# [WORK TO BE COMPLETED]
Beginning with the first line of the data below, reproduce every line unchanged, ending with the line that holds "return front_y, rear_y".

# [DATASET EXCERPT]

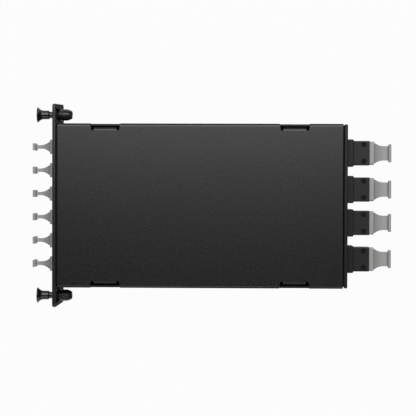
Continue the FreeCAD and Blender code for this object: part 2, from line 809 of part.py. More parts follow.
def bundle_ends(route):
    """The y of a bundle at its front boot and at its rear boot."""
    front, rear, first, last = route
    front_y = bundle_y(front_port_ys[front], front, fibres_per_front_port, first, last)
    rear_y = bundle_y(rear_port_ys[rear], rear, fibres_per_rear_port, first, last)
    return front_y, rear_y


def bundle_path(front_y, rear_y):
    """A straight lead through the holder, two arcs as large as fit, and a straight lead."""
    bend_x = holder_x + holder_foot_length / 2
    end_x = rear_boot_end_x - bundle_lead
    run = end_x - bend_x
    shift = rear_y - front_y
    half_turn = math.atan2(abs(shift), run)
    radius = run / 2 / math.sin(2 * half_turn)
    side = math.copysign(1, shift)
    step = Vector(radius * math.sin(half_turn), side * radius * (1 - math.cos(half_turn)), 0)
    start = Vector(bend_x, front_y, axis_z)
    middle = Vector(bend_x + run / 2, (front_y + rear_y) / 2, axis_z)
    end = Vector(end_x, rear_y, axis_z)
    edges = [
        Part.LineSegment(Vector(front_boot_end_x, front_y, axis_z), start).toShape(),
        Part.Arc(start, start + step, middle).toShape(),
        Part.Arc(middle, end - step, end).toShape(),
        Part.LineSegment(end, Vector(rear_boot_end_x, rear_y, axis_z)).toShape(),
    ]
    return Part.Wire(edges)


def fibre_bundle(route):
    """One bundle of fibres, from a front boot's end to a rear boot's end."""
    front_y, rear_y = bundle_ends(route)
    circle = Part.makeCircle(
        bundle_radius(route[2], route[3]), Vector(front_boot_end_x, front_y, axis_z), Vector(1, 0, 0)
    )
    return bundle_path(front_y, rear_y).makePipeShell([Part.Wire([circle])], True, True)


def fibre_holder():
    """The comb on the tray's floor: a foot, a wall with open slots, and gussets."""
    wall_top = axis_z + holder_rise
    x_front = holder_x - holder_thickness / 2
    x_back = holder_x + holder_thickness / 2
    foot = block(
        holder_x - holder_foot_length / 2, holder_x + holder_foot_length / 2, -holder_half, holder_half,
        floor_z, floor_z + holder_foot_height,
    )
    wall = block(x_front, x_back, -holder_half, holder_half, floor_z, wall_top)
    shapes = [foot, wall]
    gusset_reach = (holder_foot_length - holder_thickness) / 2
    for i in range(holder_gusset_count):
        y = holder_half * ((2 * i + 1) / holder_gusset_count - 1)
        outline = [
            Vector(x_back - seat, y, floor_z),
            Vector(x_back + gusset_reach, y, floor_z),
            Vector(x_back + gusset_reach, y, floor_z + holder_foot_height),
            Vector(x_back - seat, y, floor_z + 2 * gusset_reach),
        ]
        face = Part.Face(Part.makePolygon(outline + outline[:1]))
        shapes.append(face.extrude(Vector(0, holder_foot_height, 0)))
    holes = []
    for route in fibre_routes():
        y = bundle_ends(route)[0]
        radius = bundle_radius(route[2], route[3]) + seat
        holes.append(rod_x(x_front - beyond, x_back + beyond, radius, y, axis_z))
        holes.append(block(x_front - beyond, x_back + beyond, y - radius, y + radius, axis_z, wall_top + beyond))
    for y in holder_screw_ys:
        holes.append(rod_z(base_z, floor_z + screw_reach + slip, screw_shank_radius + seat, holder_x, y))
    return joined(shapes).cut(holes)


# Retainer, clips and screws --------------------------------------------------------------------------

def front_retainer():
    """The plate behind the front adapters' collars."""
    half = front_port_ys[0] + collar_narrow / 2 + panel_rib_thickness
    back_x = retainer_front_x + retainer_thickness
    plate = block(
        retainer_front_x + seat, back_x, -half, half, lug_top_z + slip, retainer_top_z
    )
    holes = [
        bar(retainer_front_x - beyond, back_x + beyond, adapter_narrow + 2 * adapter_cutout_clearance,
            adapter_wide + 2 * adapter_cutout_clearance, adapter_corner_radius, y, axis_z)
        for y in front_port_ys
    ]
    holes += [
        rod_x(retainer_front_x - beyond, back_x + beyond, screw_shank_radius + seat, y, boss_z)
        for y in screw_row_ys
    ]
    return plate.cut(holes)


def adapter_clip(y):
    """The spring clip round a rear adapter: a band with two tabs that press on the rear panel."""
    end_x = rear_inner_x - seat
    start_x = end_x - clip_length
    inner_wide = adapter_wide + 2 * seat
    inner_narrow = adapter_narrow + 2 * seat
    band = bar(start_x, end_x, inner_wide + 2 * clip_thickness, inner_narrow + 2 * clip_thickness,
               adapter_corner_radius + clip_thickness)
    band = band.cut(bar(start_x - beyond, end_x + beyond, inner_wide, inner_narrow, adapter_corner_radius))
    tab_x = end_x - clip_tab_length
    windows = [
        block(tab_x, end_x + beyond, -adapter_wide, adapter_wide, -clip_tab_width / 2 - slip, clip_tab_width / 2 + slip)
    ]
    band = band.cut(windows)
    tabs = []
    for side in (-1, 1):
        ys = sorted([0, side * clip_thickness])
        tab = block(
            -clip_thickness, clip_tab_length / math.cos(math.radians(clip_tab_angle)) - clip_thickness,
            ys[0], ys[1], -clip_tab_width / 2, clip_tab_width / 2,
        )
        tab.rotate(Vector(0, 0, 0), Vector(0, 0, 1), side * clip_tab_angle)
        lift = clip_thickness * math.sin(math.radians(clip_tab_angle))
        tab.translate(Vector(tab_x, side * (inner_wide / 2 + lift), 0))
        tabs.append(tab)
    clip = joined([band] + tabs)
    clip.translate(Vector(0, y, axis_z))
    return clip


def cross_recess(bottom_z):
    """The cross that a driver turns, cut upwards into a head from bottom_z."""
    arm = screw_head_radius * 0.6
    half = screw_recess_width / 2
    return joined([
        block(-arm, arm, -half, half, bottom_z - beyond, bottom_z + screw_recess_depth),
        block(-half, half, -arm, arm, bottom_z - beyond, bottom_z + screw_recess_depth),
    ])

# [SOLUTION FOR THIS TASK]
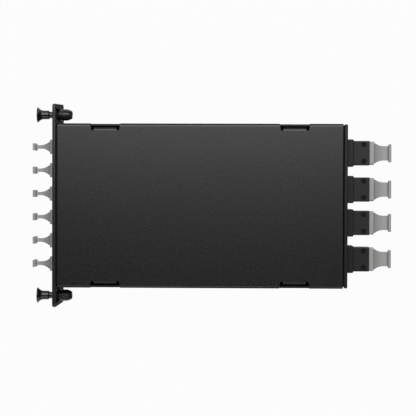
Continue the FreeCAD and Blender code for this object: part 2, from line 809 of part.py. More parts follow.
def bundle_ends(route):
    """The y of a bundle at its front boot and at its rear boot."""
    front, rear, first, last = route
    front_y = bundle_y(front_port_ys[front], front, fibres_per_front_port, first, last)
    rear_y = bundle_y(rear_port_ys[rear], rear, fibres_per_rear_port, first, last)
    return front_y, rear_y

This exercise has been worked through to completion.